Meanwhile, in other defence news Winslow Wheeler says it is time for the cousins to give up on the F-35 Joint Strike Fighter. It is, as everyone knows, a troubled plane. Quite expensive too:
The F-35 will actually cost multiples of the $395.7 billion cited above. That is the current estimate only to acquire it, not the full life-cycle cost to operate it. The current appraisal for operations and support is $1.1 trillion — making for a grand total of $1.5 trillion, or more than the annual GDP of Spain. And that estimate is wildly optimistic: It assumes the F-35 will only be 42 percent more expensive to operate than an F-16, but the F-35 is much more complex. The only other "fifth generation" aircraft, the F-22 from the same manufacturer, is in some respects less complex than the F-35, but in 2010, it cost 300 percent more to operate per hour than the F-16. To be very conservative, expect the F-35 to be twice the operating and support cost of the F-16.
Already unaffordable, the F-35’s price is headed in one direction — due north.
The F-35 isn’t only expensive — it’s way behind schedule. The first plan was to have an initial batch of F-35s available for combat in 2010. Then first deployment was to be 2012. More recently, the military services have said the deployment date is "to be determined." A new target date of 2019 has been informally suggested in testimony — almost 10 years late.
At the time, the JSF (as it was known then) seemed a good idea: it was to be a multi-purpose aircraft that would be much cheaper than the F-22 but still good enough to outclass any fighter any rival could conceivably put into the sky. Oh, and there would be three versions of it so that the Marines, Navy and US Air Force could each play with variations of the same plane. This too was supposed to keep costs down. So, for a while anyway, was the plan to have rival engine suppliers (good news for Rolls Royce and something the UK government lobbied to keep) just in case something went wrong with the first choice plan.
Years later, the problems with a more-or-less-one-size-fits-all approach have become apparent. Complexity is becoming almost as much of a problem as it is also an advantage in terms of helping achieve air-superiority. Moreover, additional investment produces proprotionally diminishing returns. The quest for the perfect weapon paradoxically makes it harder to produce any useful weapon on time or (laughable thought) on budget.
That, of course, reflects a humanitarian shift in our approach to battlefield deaths. We seek, for good reasons, to ensure our troops are as well protected as possible and casualties minimised. This is sensible: lives are precious and in the volunteer-era each soldier is a considerable investment. But there are costs too: the perfect can become the enemy of the just-about-good-enough. Everyone wants the "best" but sometimes the "best available" is the best you can do and better, for that matter, than searching for the ideal. (There’s an argument for cheap, cheerful, disposable and easily replacable too.)
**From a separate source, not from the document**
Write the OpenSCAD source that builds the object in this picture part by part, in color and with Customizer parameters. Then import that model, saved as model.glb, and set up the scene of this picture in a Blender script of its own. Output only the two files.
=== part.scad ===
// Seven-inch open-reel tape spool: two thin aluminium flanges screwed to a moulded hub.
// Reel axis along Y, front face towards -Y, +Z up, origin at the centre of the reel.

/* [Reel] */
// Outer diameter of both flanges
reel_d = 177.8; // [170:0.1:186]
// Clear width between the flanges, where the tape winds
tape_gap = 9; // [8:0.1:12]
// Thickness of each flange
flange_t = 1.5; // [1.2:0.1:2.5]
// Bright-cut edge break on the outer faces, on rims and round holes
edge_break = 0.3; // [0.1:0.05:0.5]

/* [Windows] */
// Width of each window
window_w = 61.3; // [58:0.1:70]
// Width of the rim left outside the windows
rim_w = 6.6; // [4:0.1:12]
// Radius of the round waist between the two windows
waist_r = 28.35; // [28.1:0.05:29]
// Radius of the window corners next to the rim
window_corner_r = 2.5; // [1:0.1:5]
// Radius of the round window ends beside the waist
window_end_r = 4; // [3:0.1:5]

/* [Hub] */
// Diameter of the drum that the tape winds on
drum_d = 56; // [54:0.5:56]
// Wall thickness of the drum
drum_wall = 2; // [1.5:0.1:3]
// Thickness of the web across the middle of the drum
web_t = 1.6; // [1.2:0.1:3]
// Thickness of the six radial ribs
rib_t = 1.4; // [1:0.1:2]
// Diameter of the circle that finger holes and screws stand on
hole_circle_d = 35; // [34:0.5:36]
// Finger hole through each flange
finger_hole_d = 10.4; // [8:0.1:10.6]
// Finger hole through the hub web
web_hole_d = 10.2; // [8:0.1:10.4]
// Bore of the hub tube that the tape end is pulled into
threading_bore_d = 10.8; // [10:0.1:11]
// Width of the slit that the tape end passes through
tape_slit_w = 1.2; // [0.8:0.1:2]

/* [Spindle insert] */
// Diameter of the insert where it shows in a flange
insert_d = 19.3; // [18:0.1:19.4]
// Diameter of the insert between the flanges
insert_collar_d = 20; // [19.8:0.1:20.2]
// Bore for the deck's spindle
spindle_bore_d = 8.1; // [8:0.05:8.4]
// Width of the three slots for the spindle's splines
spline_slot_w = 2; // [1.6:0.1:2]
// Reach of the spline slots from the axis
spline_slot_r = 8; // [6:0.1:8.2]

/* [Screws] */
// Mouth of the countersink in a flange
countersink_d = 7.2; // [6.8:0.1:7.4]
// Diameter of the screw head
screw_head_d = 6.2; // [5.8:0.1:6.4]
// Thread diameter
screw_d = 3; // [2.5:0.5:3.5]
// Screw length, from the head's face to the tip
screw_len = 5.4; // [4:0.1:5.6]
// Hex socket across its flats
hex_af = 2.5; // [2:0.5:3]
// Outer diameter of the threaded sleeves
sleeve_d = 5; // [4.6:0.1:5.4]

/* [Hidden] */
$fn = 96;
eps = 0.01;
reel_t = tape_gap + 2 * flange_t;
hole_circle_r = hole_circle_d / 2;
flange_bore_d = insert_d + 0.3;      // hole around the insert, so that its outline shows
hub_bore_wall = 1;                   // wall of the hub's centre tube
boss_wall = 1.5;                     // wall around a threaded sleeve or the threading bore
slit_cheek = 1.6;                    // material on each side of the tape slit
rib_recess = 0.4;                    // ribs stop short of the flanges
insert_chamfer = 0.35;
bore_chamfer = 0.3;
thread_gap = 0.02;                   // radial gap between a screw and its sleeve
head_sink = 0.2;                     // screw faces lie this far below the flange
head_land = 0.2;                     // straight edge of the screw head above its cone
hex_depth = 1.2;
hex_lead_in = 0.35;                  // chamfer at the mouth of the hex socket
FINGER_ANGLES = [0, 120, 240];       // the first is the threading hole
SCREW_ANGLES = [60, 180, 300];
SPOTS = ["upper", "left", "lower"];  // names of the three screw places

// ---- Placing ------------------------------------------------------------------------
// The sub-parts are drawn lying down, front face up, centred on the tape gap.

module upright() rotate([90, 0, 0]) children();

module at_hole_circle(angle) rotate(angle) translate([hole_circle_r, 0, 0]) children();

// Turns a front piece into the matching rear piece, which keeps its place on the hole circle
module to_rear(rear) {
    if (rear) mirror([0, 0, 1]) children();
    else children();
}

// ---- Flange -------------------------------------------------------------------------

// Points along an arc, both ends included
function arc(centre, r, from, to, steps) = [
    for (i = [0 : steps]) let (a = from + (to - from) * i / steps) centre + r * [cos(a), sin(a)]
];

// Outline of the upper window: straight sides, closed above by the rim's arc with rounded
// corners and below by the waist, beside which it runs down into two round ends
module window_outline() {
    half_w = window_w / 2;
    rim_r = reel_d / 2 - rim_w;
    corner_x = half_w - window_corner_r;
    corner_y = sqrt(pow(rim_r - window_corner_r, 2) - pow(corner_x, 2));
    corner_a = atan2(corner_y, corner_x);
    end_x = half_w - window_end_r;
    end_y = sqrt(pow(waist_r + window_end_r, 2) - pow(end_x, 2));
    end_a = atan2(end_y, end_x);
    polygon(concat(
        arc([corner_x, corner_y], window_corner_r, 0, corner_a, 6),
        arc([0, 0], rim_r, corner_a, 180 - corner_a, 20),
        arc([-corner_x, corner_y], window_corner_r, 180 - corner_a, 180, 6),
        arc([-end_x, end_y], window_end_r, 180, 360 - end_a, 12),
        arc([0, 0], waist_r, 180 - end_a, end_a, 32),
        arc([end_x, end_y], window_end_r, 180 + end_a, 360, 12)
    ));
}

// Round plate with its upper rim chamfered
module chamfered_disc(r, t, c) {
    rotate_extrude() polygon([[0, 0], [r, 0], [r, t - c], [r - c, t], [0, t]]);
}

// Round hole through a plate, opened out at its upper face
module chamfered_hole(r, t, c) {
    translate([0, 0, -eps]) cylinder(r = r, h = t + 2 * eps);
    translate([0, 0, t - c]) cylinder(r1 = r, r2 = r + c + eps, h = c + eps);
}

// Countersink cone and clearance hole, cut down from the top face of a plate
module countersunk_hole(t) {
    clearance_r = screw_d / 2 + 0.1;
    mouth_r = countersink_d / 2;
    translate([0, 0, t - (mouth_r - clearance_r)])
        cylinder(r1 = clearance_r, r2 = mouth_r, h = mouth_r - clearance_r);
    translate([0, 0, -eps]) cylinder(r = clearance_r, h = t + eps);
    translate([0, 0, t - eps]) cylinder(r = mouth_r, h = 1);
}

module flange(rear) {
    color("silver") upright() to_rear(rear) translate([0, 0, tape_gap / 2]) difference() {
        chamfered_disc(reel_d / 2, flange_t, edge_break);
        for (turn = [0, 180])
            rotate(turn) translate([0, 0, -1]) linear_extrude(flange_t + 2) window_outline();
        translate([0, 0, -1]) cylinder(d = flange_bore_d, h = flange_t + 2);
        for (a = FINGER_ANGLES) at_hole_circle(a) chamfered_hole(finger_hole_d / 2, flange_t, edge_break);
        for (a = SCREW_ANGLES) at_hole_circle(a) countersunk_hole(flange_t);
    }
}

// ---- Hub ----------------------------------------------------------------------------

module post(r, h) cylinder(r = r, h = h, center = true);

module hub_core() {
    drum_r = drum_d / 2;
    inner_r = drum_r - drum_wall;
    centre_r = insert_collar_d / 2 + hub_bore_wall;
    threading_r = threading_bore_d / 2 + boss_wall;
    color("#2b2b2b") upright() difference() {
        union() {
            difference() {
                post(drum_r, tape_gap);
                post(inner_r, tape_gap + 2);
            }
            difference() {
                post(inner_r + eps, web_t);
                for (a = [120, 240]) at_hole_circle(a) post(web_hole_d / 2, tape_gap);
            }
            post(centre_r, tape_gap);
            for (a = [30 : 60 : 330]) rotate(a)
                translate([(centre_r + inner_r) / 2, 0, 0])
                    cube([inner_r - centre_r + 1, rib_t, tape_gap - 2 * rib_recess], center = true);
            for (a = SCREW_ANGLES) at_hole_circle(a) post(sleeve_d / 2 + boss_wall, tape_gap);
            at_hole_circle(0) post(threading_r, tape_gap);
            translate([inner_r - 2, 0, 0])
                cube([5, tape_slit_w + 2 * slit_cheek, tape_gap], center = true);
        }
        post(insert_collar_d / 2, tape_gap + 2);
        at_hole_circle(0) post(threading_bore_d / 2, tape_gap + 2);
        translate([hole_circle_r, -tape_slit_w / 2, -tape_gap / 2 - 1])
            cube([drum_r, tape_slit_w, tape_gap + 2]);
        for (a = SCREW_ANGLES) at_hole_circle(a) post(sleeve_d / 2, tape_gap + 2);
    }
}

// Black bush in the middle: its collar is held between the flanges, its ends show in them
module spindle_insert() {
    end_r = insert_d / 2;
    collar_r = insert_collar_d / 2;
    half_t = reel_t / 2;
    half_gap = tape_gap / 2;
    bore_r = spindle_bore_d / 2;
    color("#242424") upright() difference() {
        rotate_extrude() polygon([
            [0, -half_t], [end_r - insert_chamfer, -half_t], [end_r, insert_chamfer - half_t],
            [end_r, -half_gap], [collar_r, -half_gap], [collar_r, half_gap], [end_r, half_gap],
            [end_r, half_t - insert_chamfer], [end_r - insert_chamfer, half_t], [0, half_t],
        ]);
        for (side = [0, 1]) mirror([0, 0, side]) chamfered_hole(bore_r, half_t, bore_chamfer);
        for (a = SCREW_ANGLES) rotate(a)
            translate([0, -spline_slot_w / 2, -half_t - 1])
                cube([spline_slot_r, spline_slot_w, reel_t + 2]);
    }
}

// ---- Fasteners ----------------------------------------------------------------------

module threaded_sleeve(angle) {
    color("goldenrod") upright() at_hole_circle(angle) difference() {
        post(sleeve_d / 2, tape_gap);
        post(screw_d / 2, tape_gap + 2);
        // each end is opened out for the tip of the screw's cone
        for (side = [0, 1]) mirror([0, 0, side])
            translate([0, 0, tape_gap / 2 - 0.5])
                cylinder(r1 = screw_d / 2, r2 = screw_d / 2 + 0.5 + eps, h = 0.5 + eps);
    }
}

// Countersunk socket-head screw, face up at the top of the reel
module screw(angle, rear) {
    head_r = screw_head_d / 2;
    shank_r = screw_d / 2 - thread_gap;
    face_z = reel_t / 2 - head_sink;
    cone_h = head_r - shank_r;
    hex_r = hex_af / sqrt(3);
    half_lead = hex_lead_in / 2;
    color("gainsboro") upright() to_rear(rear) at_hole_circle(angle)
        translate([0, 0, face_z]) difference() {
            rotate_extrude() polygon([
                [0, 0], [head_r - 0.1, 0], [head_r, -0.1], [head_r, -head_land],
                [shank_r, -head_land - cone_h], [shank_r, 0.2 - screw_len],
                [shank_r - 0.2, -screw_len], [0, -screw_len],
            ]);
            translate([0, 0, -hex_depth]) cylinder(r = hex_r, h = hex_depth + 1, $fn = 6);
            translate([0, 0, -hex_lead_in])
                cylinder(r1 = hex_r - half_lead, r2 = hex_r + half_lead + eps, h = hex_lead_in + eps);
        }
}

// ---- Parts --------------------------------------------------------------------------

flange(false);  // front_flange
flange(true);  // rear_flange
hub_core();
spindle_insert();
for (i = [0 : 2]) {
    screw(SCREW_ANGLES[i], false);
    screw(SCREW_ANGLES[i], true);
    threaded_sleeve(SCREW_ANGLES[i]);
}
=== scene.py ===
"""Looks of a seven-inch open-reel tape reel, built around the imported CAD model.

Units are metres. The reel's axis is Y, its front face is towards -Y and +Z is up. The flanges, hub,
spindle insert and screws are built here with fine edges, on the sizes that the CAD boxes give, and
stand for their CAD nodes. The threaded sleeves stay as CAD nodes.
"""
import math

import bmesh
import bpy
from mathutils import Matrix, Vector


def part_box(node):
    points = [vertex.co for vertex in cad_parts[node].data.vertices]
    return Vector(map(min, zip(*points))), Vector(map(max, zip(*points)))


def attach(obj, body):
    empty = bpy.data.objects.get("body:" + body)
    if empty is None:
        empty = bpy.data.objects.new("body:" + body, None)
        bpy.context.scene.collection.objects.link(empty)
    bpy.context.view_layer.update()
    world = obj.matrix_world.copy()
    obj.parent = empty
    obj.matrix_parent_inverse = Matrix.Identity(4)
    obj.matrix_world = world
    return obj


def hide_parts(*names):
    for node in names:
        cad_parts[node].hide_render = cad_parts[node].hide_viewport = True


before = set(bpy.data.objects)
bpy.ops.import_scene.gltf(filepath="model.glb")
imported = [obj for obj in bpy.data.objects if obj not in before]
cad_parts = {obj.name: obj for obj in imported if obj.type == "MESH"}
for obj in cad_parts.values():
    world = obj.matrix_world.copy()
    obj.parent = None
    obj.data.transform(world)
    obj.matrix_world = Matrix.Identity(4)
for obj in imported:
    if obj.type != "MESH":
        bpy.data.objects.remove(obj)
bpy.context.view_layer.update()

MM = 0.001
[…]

From a British perspective, the JSF programme must once have seemed a splendid notion. In addition to its own merits, purchasing the plane would also buttress the case for new carriers for the Royal Navy. Happy times. But as the planes become more expensive so fewer of them can be purchased which means, subject as they must be to the usual problems of servicing and maintaining flying-qualifications, that very, very few of them will be available at any given time for operations. Capability Shrink is a real concern.
Granted, the F-35’s cost is supposed to be spread over half a century and so, like other big-ticket defence purchases (hello Trident!) is not quite as eye-wateringly expensive as sometimes supposed. Nevertheless, the UK still has – in theory at any rate – an opportunity to reconsider its investment in the programme. Our sunk costs are not the same as those the cousins must pay.
The Americans won’t abandon the F-35 though the services won’t get as many planes as once they hoped. The costs are staggering and yet the question Mr Wheeler does not ask (though I am sure he could answer it) is how expensive it would be to develope separate Navy and Air Force planes at this point and how he would plan for them over the next half century. If, of course, many planes will be needed at all…
As so often in these matters, there is the nagging thought that obsolescence might be just around the corner.